When he was rediscovered in the mid-19th century, Vermeer seemed to be more than just an overlooked old master. He seemed to have something particular to say to a Europe careening toward modernism — especially in his sharp-to-fuzzy optical tricks and unorthodox cropping that, to viewers then and even more now, make his paintings feel as “true” as a photograph.
That false innocence bewitched more and more in the alienated 20th century, which turned to Vermeer for transparency, order, harmony. (The paintings’ secular subjects made this easier, whatever his Catholic stimuli.) But beauty and calm just aren’t enough to explain the intensity of Vermeeromania today, and I think his appeal now lies somewhere else. It lies, much more, in the paintings’ capacity for deceleration, and how the difference between their tactile reality and obvious construction can only be seen with time.

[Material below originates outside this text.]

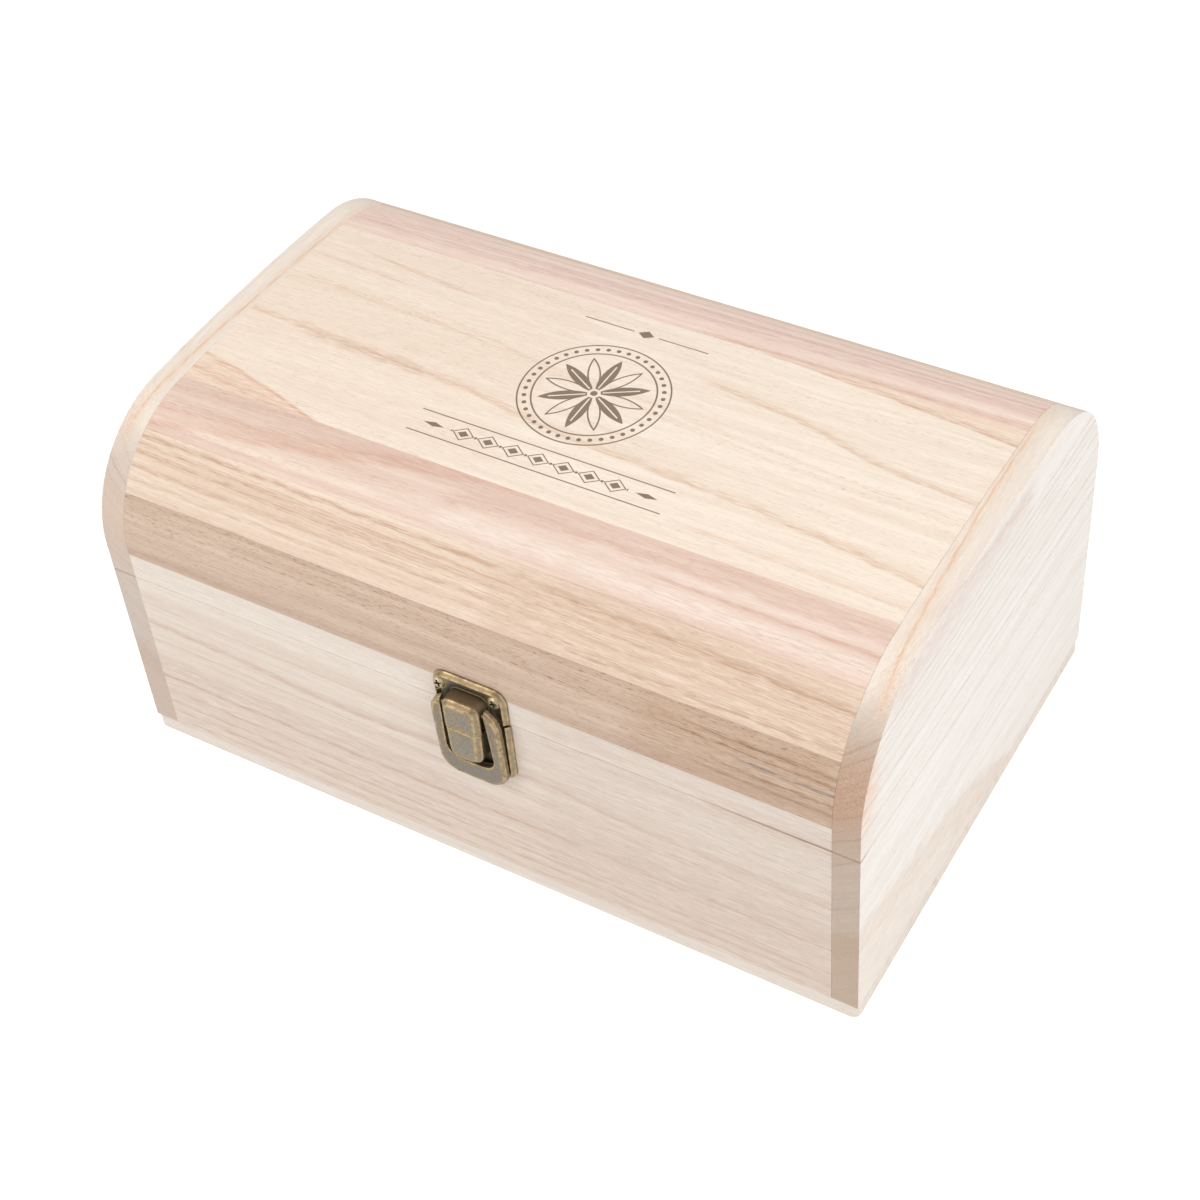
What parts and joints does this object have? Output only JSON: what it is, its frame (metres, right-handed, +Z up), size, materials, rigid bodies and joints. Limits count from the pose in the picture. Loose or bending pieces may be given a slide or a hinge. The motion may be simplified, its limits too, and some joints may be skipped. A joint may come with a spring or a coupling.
{
  "type": "arched keepsake box",
  "caption": "Light wooden keepsake box with an arched lid built of staves, arched end panels, an antique ring latch and stop hinges at the back.",
  "frame": {"origin": "middle of the box's underside", "axes": "+X to the right along the length, -Y out of the front with the latch, +Z up"},
  "size_m": [0.3, 0.2101, 0.145],
  "materials": {
    "front_wood": "bare sanded light wood",
    "pale_wood": "bare sanded light wood, nearly white",
    "tan_wood": "bare sanded wood, grey-tan",
    "cream_wood": "bare sanded wood, cream",
    "pink_wood": "bare sanded wood, pinkish",
    "antique_brass": "antique plated, bright worn edges",
    "dark_brass": "antique plated, darker"
  },
  "bodies": {
    "base": {"bottom_panel": "front_wood", "base_front_board": "front_wood", "base_back_board": "front_wood", "base_left_end": "pale_wood", "base_right_end": "pale_wood", "latch_lower_plate": "antique_brass", "latch_base_screws": "antique_brass", "left_hinge_base_leaf": "antique_brass", "left_hinge_pin": "dark_brass", "right_hinge_base_leaf": "antique_brass", "right_hinge_pin": "dark_brass", "hinge_base_screws": "antique_brass"},
    "lid": {"lid_front_rail": "front_wood", "lid_front_stave_1": "tan_wood", "lid_front_stave_2": "cream_wood", "lid_front_stave_3": "pink_wood", "lid_top_board": "cream_wood", "lid_back_stave_3": "pink_wood", "lid_back_stave_2": "cream_wood", "lid_back_stave_1": "tan_wood", "lid_back_rail": "front_wood", "lid_left_end": "pale_wood", "lid_right_end": "pale_wood", "latch_upper_plate": "antique_brass", "latch_lid_screws": "antique_brass", "left_hinge_lid_leaf": "antique_brass", "right_hinge_lid_leaf": "antique_brass", "hinge_lid_screws": "antique_brass"},
    "ring": {"latch_ring": "dark_brass", "latch_pin": "antique_brass"}
  },
  "joints": [
    {"name": "lid_hinge", "type": "hinge", "parent": "base", "child": "lid", "pos_m": [0, 0.0999, 0.085], "axis": [-1, 0, 0], "range_deg": [0, 105]},
    {"name": "latch_ring_swing", "type": "hinge", "parent": "base", "child": "ring", "pos_m": [0.0058, -0.1025, 0.0905], "axis": [-1, 0, 0], "range_deg": [0, 165]}
  ]
}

Be quiet and look at the girl with pursed lips, reading a letter aloud in the half-light. The clouded, motionless view of Delft. The maid directing all her attention to the milk that pours from a humble earthenware jug. Nothing important is happening, and yet that nothing is everything now.
Vermeer has become one of our last defibrillators of absorption and awareness. He matters now precisely for his vindication that we have not wholly decayed into data receptors; that we are still human, and if only we find the right master we can slow down time. What is a masterpiece, in 2023? A thing that returns to you — vitally, commandingly, after this clamorous world of news and notifications seemed to have wiped them out — your powers of concentration.
Vermeer
Through June 4 at the Rijksmuseum, Amsterdam; rijksmuseum.nl.